Wednesday, September 20, 2006

why????????

dear God

maybe You're really right.. i shouldn't have broken my vows time n time again with joan.. cos all she does is really piss me off n make me upset n depressed n sad time n time again..

i don't even know why i'm affected that much.. i mean, i must really love her to be so affected right? i can't even answer that question.. what if i fell in love with the wrong person n because i was too weak to stay true to my vow, n somehow we just aren't meant to be together?

she is trying her best n i know it.. but sometimes, i just feel we're so different... she doesn't understand me as well as other pple.. even close friends like rosa n lena know better than her sometimes... she doesn't seem to know what i'm like, n what i expect from a relationship.. she's so emotionally defunct, i'm always counselling her over something or another.. her family background is like so messed up, her sister is one stupid bitch, her father an irresposible idiot... talk about marrying down.

i don't know why i like her so much.. i hope i don't get hurt by her anymore.

In Jesus name
Amen.

Time to change my life. Day 1: Spiritual Renewal

1 Tim 1-3

1 Tim 1:6-7 - You are speaking about me! Oh Lord, i repent from all those negative gossips and sinful words that hurt people..

1:8 - This is so true Lord! Thank You for this revelation which I can use for my exam paper! "But we know that the law is good if one uses law lawfully"!

2:2 - "For kings and all who are in authority.." - Always pray for the leaders of Singapore!

2:8 - Lift up my hands "without wrath and doubting"! when I pray, do i really believe Your Word or am i merely going thru a formality? Doubt and faith cannot co-exist! Wrath and peace of God cannot co-exist!

3:1-7 - Thank You, this is really a Word in season! The Bible can really speak into my life! I will meditate on these verses for the week! Amen!

3:16 - What does it really mean Lord?

Dear Lord,

As i truly begin my spiritual life anew once again, I really thank You for being here to answer my prayers! i really like what the Bible says, we know the law is good if one uses if lawfully. This really explains so many things, not just help me in my exam paper, but it really makes me understand why Shawn has to be "legalistic" with the cg members. That the law, although we are no longer bound by it, has its purpose to serve to teach n disciple us. Jesus came not to break the law or destroy the law, but He came to fulfil the law! i.e.
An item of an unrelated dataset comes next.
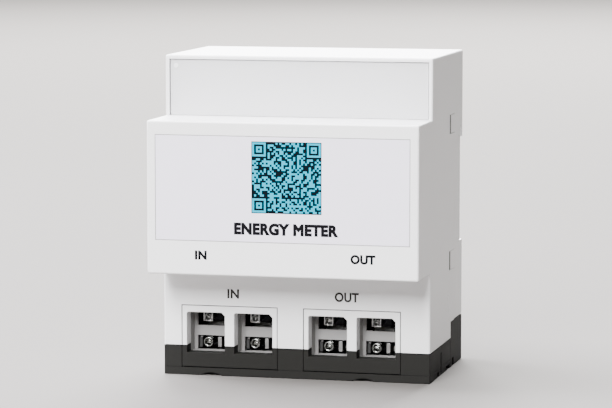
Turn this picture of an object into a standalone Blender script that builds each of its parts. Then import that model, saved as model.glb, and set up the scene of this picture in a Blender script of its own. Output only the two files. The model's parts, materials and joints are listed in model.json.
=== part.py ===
"""Smart electric meter for a 35 mm mounting rail, built as an assembly of separate pieces.

Metres, +Z up.  The origin is under the middle of the box that holds the meter: X runs to
the right, the front faces -Y and the base stands on z = 0.
"""
import math

import bmesh
import bpy
from mathutils import Matrix, Vector

MODEL_NAME = "smart_electric_meter"

# ---- Housing ----------------------------------------------------------------------------
WIDTH = 0.081
HEIGHT = 0.0955
DEPTH = 0.067
WALL = 0.0018
GAP = 0.0003
EDGE = 0.0005
NOSE_BOTTOM = 0.0325
NOSE_HEIGHT = 0.045
UPPER_SETBACK = 0.0200
LOWER_SETBACK = 0.0173
BASE_DEPTH = 0.0127
SKIRT_HEIGHT = 0.0089
SKIRT_FLOOR = 0.0020
FOOT_HEIGHT = 0.0140
FOOT_DEPTH = 0.0180
OVERRUN = 0.002

# ---- Label plate and upper flap ---------------------------------------------------------
LABEL_WIDTH = 0.0756
LABEL_BOTTOM = 0.0427
LABEL_HEIGHT = 0.0306
LABEL_THICKNESS = 0.0005
LABEL_SINK = 0.0001
FLAP_FRAME = 0.0010
FLAP_RECESS = 0.0006
FLAP_THICKNESS = 0.0016
FLAP_PIN_RADIUS = 0.0005
FLAP_PIN_LENGTH = 0.0007
SEAL_HOLE_RADIUS = 0.0007
SEAL_HOLE_INSET = 0.0020
TRAY_DEPTH = 0.0147
TRAY_WALL = 0.0012

# ---- Latches between the cover and the base ---------------------------------------------
LATCH_HEIGHT = 0.0056
LATCH_REACH = 0.0187
LATCH_SLIT = 0.0009
LATCH_BOTTOMS = (0.0300, 0.0713)

# ---- Rail recess and clip ---------------------------------------------------------------
RAIL_HEIGHT = 0.0350
RAIL_PLAY = 0.0004
RAIL_FLANGE_SPACE = 0.0018
RAIL_LIP_HEIGHT = 0.0037
RAIL_LIP_THICKNESS = 0.0017
RAIL_PAD_RISE = 0.0005
RAIL_PAD_HEIGHT = 0.0260
CLIP_WIDTH = 0.0160
CLIP_NECK_WIDTH = 0.0130
CLIP_BODY_THICKNESS = 0.0017
CLIP_BOTTOM = 0.0045
CLIP_TRAVEL = 0.0040
CLIP_SLOT_HEIGHT = 0.0012

# ---- Terminal frames and wells ----------------------------------------------------------
FRAME_CENTRES = {"in": -0.0203, "out": 0.0170}
FRAME_WIDTH = 0.0290
FRAME_TOP = 0.0209
FRAME_DEPTH = 0.0044
FRAME_FOOT_BOTTOM = 0.0026
WELL_PITCH = 0.0146
WELL_WIDTH = 0.0117
WELL_BOTTOM = 0.0068
WELL_TOP = 0.0190
WELL_CHAMFER = 0.0012
LINER_WIDTH = 0.0288
LINER_TOP = 0.0206
LINER_DEPTH = 0.0052
SHELF_THICKNESS = 0.0012
SHELF_BOTTOM = 0.0108
SHELF_TOP = 0.0138
WINDOW_JAMB = 0.00095
WINDOW_TOP = 0.0186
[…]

Jesus, You are the only one who is able to fulfil all the laws!

But i have questions for You. Is to be blameless the same as being sinless? For how can man be sinless even if he has accepted Christ? Because we are all still humans, we are made of flesh n bone, n the flesh will always cause us to sin.. Lord help me understand this point. I want to be able to stand blameless before God one day.

This is my spiritual diary for the day, thank You Lord for helping me!

In Jesus name,
Amen.

Tuesday, September 19, 2006

going to try to get my life back on track with You..

Dear Lord

I'm gonna call shawn in a while, hoping that he'll be able to guide me n disciple me as i make a decision to open up to him...
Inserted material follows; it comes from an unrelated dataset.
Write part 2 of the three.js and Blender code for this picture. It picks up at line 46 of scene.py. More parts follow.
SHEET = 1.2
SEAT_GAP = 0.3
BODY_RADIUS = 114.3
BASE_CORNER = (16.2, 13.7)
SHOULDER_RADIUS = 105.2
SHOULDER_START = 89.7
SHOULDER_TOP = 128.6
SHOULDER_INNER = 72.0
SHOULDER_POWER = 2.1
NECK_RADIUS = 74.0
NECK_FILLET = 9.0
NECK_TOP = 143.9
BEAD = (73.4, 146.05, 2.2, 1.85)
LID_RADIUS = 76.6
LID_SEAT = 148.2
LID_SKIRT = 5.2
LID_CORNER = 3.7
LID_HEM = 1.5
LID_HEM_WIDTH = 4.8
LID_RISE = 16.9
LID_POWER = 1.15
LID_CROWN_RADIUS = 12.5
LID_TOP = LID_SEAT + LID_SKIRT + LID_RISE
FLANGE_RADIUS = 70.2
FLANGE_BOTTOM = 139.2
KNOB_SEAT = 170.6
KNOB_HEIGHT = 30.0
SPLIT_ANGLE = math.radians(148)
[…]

God i really really want to come back to the heart of worship, i really want to live a pure life for You and only You alone... i don't know why all this happened, whats happening in my life, whats happening to me... i really didn't mean for any of this to happen...

I'm sorry Lord for the things i've made it when its all about You... Its all about You, Jesus...

I'm sorry God. Forgive me n help me to change. I want to change!

In Jesus name,
Amen!

Monday, September 18, 2006

Goodbye Jessie.. See ya around Lena, but not too often...

Dear Lord

Things have been really straining recently. I don't like pple who make comments or say things about me without first understanding what I mean. If they don't get what I mean, they can always ask questions without trying to intepret what they think I mean and then try to rebut me and imply things which I didn't mean. This kind of pple do little more than show how immature they are and how pointless it is to try to talk sense into them. So in order for me not to get annoyed with such defensive and whiney people, my solution is just to simply cut them out of my life.

Yeah sure I'll lose a few friends. But them again, I'll gain some more. Friends come and go, only real friends remain.